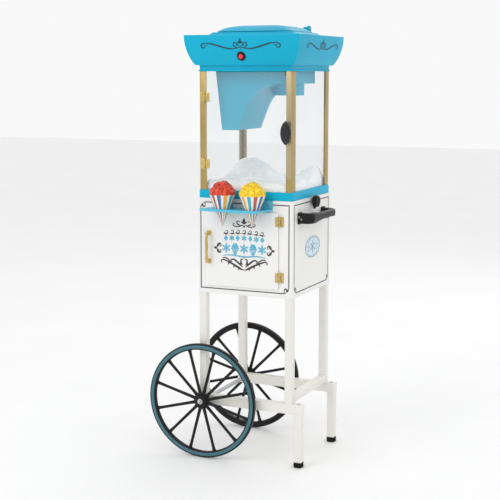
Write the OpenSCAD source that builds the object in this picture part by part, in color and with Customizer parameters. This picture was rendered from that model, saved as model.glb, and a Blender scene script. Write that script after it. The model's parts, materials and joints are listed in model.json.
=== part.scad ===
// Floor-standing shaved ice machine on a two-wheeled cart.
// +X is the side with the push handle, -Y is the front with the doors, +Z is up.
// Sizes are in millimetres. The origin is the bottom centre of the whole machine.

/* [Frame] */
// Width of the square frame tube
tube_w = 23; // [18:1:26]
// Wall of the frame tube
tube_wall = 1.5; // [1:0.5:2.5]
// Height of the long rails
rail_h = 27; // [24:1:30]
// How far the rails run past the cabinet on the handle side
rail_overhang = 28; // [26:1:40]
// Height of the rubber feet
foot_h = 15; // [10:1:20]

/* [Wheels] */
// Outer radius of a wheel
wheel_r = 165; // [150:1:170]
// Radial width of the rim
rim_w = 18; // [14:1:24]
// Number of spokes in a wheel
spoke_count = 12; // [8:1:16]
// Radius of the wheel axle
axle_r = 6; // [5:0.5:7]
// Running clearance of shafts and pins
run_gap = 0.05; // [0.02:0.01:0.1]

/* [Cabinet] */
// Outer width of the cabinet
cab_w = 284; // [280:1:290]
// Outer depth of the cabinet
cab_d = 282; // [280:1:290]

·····

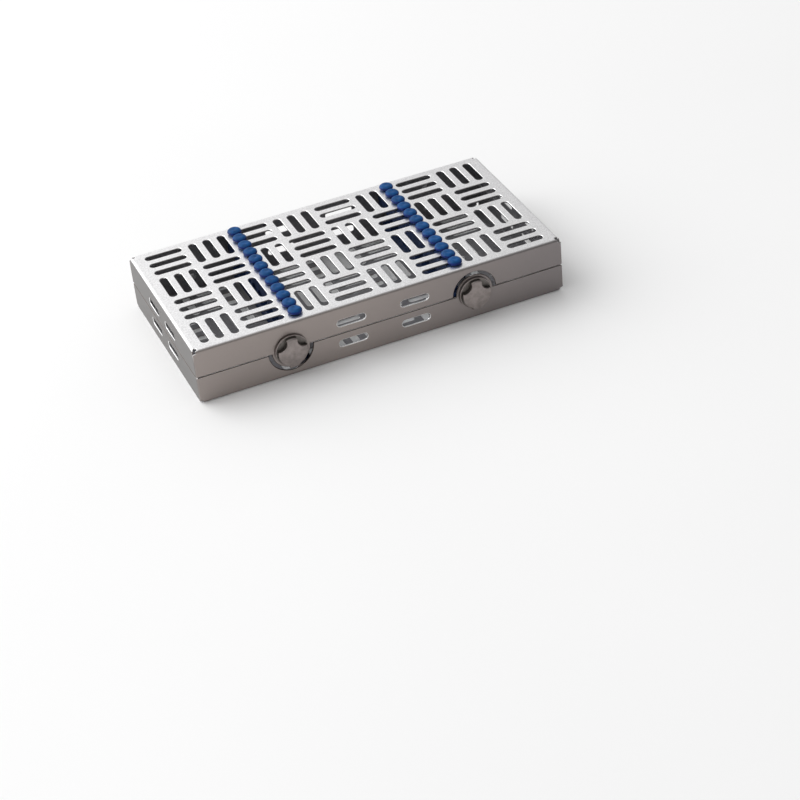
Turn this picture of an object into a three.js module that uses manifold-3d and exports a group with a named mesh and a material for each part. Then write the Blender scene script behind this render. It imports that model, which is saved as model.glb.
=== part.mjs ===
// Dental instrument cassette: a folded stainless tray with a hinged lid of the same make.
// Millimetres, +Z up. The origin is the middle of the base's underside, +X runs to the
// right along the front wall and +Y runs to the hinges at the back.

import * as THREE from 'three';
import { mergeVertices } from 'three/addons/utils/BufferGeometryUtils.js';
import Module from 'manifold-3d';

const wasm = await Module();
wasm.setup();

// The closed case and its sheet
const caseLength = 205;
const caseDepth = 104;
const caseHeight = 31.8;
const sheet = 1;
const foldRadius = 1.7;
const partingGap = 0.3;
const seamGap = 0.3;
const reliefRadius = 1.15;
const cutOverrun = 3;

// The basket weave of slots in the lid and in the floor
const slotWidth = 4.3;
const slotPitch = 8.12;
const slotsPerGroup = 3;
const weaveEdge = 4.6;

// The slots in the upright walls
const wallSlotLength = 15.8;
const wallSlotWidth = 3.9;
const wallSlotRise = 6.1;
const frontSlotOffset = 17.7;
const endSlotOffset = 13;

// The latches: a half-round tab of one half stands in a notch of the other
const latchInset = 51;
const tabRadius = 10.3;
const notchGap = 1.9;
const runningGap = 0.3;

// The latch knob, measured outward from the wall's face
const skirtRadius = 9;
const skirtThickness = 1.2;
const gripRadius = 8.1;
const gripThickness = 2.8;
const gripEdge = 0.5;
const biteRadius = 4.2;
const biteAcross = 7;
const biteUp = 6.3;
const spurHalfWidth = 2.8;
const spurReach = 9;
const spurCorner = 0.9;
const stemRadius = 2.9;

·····

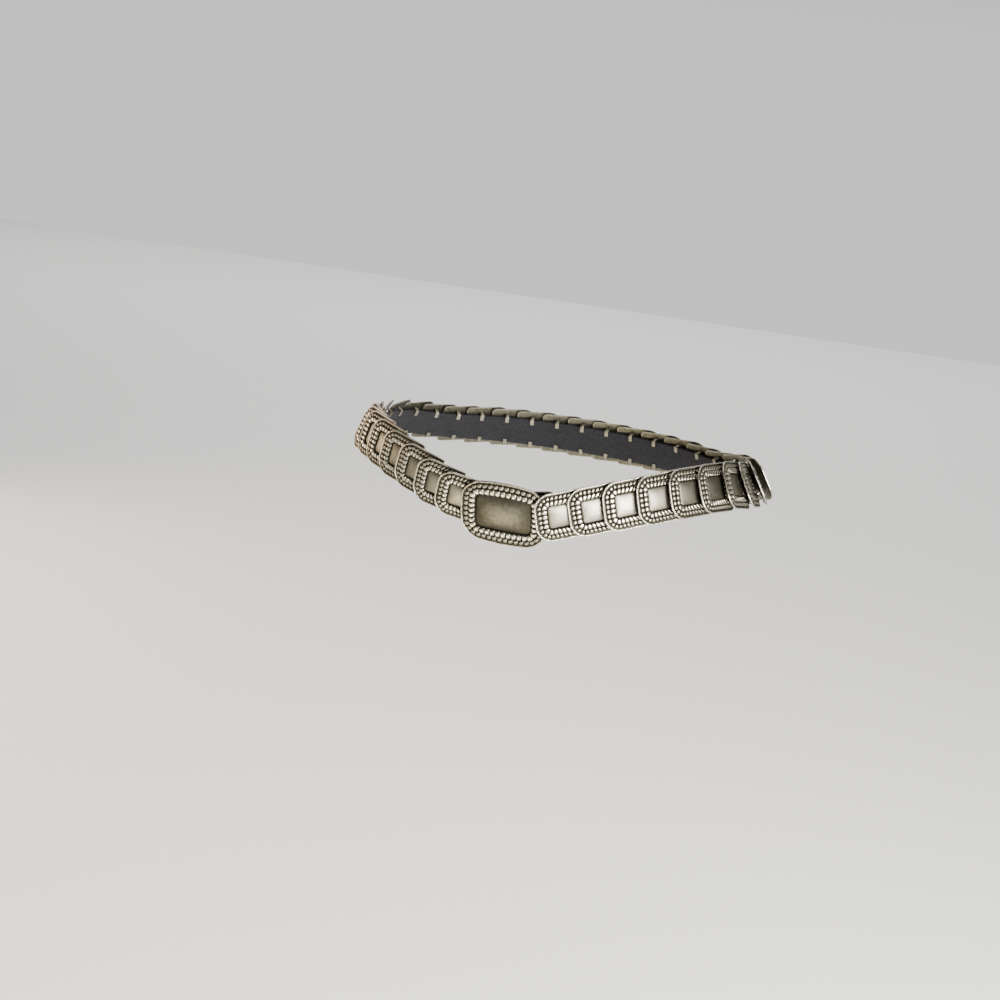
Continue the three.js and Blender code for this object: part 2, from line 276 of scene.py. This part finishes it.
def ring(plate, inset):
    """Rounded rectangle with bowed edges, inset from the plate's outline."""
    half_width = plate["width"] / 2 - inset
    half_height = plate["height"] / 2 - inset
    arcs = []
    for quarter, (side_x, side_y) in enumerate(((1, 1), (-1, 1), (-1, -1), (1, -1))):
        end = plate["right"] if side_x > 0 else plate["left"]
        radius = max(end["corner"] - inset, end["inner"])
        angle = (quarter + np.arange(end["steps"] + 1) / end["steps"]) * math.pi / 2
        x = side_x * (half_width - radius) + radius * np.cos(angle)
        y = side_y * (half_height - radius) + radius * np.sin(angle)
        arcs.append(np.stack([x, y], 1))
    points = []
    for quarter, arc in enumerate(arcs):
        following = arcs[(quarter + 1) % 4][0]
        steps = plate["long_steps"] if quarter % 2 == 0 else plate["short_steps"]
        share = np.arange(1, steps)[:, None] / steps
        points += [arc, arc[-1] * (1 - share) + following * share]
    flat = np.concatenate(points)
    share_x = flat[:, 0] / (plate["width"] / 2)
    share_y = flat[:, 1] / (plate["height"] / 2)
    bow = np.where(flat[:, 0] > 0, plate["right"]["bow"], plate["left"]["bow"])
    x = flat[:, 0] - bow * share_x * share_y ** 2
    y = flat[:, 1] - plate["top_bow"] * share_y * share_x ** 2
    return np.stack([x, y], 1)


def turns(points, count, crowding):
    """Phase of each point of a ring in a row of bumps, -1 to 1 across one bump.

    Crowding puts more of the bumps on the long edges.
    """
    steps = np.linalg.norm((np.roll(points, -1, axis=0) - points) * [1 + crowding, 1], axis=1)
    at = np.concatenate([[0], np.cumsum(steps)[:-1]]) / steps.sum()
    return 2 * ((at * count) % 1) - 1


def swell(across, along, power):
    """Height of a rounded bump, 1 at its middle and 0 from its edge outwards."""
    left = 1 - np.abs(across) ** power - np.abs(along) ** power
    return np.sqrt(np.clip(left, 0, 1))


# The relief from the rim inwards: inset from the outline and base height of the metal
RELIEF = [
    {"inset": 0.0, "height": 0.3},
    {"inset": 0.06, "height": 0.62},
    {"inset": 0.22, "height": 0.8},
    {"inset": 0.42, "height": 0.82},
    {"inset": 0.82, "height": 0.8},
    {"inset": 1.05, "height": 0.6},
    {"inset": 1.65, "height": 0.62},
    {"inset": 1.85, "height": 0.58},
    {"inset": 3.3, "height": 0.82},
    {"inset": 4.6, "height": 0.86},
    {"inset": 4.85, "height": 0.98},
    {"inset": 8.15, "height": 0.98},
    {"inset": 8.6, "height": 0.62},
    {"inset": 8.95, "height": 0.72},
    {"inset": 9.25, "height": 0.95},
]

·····

*WHAT THIS TASK INVOLVES:*
Set down, without any change, only the lines from the line that holds "Turn this picture" through the line that holds "at the back.", both lines included.

*EXERCISE OUTPUT:*
Turn this picture of an object into a three.js module that uses manifold-3d and exports a group with a named mesh and a material for each part. Then write the Blender scene script behind this render. It imports that model, which is saved as model.glb.
=== part.mjs ===
// Dental instrument cassette: a folded stainless tray with a hinged lid of the same make.
// Millimetres, +Z up. The origin is the middle of the base's underside, +X runs to the
// right along the front wall and +Y runs to the hinges at the back.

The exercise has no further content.